Bacula-users

Re: [Bacula-users] Bacula jobs causing VM server reboot & consequent job fail

2011-03-24 06:20:02
Subject: Re: [Bacula-users] Bacula jobs causing VM server reboot & consequent job fail
From: Marcello Romani <mromani AT ottotecnica DOT com>
To: bacula-users AT lists.sourceforge DOT net
Date: Thu, 24 Mar 2011 11:17:19 +0100
Il 24/03/2011 10.27, Sami Haahtinen ha scritto:
> On Thu, Mar 24, 2011 at 10:49, farmershort
> <bacula-forum AT backupcentral DOT com>  wrote:
>> however, I had scheduled the first big test of this new bacula system a 
>> couple of days ago - and asked it to back up about 350GB from each of 2 
>> servers - at the same time. Both of these backups should run concurrently, 
>> and back up to the same esata disk.
>>
>> I managed to get this to happen yesterday, by manually running both jobs 
>> from bconsole, but for some reason, whenever they run from schedule, then 
>> cause the VM to reboot.
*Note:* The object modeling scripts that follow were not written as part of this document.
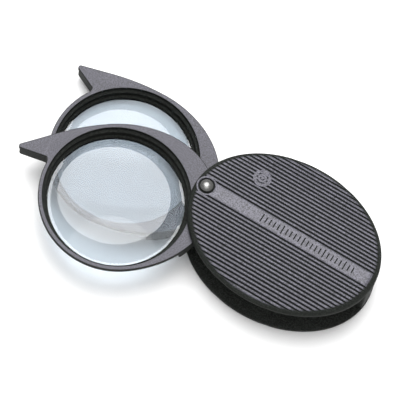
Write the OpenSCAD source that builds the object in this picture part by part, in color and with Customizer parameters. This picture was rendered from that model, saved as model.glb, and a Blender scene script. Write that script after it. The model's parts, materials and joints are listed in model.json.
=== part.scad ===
// Folding pocket magnifier: two lens frames that swing out of an oval case on one rivet.
// Origin at the centre of the case's base, +X from the rivet end to the far end, +Z up.

/* [Case] */
// Length of the oval case
case_length = 54.2; // [52:0.1:58]
// Width of the oval case
case_width = 42.2; // [42:0.1:44]
// Thickness of each cover at its rim
cover_thickness = 1.5; // [1.4:0.1:2.5]
// Height of the top cover's crown above its rim, arched across the case
crown_height = 1.5; // [0.8:0.1:2]
// Size of the bevel round each cover's outer edge
edge_bevel = 0.5; // [0.2:0.1:0.7]
// Distance from the rivet's axis to the case's near end
pivot_inset = 3.15; // [2.9:0.05:3.6]
// Room between a folded lens frame and the wall round the far end
wall_clearance = 0.35; // [0.3:0.05:0.6]
// X at which the wall begins on the closed side
wall_start_x = 12; // [11:0.5:16]
// Y at which the wall ends on the open side
wall_end_y = -3; // [-4:0.5:0]
// Diameter of the pegs that hold the covers together
peg_d = 1.6; // [1.2:0.1:2]

/* [Ribs] */
// Distance from one grip groove to the next
rib_pitch = 1.06; // [0.9:0.01:1.5]
// Width of a groove
groove_width = 0.42; // [0.3:0.01:0.6]
// Depth of a groove in the top cover
groove_depth = 0.46; // [0.1:0.02:0.6]
// Depth of a groove in the base
base_groove_depth = 0.28; // [0.1:0.02:0.5]
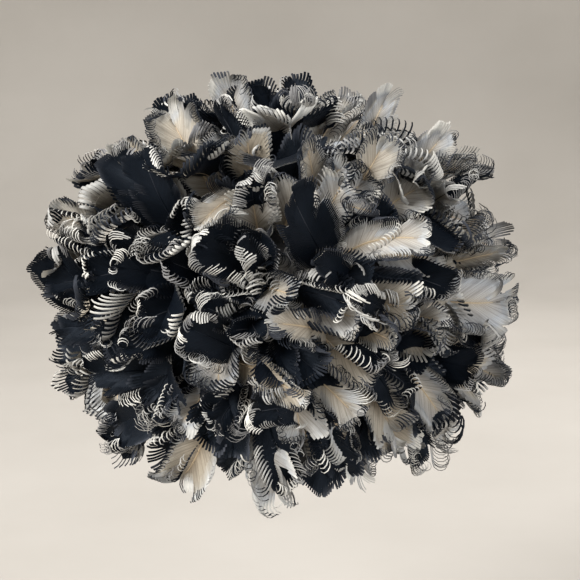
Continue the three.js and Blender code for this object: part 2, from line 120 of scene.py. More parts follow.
TONGUE_FROM = 0.8  # from this share of the shaft on, many locks are tongues
TONGUE_SHARE = 0.4  # how many of them
LOCK_STRIPS = (4, 11)  # fewest strips of a lock, and one more than the most
LOCK_ROUNDING = 0.35  # how much less the outer strips of a lock turn than its middle one
LAP_SCATTER = (0.75, 1.1)  # from lock to lock, times STRIP_LAP
LARGEST_LEAN = 85  # degrees, as are the next four
LEAN_SCATTER = 12
LOCK_SWING = 6  # sideways, of a whole lock
LOOSE_SWING = 25  # of single strips, times how loosely they lie
STANDING_TURN = 90  # a strip that turns so far or further stands out by its whole radius
LEAST_LEAN = 0.4  # as a share of the kind's lean
SMALLEST_RADIUS = 1.7 * MM
QUILL_PART = 0.25  # share of the shaft beside the quill on which the curls grow to their full size
QUILL_TURN = 0.3  # least share of its turn that a curl has there
QUILL_RADIUS = 0.5  # share of its radius that a curl has in any case

# What varies from feather to feather: least and largest values
CUP = (0.12, 0.34)  # rise of the vane's edges, as a share of half the feather's width
RIPPLE = (0.6, 1.8)  # of the vane, in mm
WAVES = (9, 16)  # of that ripple, in radians from quill to tip
PHASE = (0, 6.28)
RADIUS_SCATTER = (0.85, 1.15)
DRIFT = (-0.1, 0.5)  # of a curl towards the feather's tip, as a share of half its way
FIRST_SEED = 1000

# How the barbs stand along the shaft: the angle between barb and shaft, and the barb's length as a
# share of half the feather's width
BARBS = [
    # along, angle, length
    (0.00, 60, 0.50),
    (0.12, 55, 0.94),
    (0.35, 45, 1.38),
    (0.65, 36, 1.60),
    (0.86, 28, 1.50),
    (0.95, 14, 1.30),
    (1.00, 2, 1.10),
]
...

If you watch it happening, you see the VM go into 
>> "saving" mode, then "saved".... then some minutes later it reboots.
>
> I would start by assuming that bacula is only the trigger in the
> situation and start by running stress tests on the virtual machines.
> First for the disks and then for the network (and if you use client
> side compression, on CPU as well).
>
> It's pretty likely that the higher IO loads have caused some driver to
> fail somewhere and that is causing the situation. I'm finding it
> rather unlikely that the cause would be directly related to bacula,
> but everything is possible.
>
> Regards,

For example, VMWare 2 linux guests can have problems with virtual scsi 
disks under very high I/O loads (like those triggered by bacula 
backups), which cause the root fs to be remounted r/o, thus forcing a 
guest reset via vmware console. I've seen this happen mainly when vmware 
guest tools are installed. Suggestions on the web are to switch to a 
virutal ide controller.

This example just to say that bacula can push virtual systems to their 
limits in terms of I/O throughput, thus exposing subtle bugs that are 
seen by guest systems as hardware failures.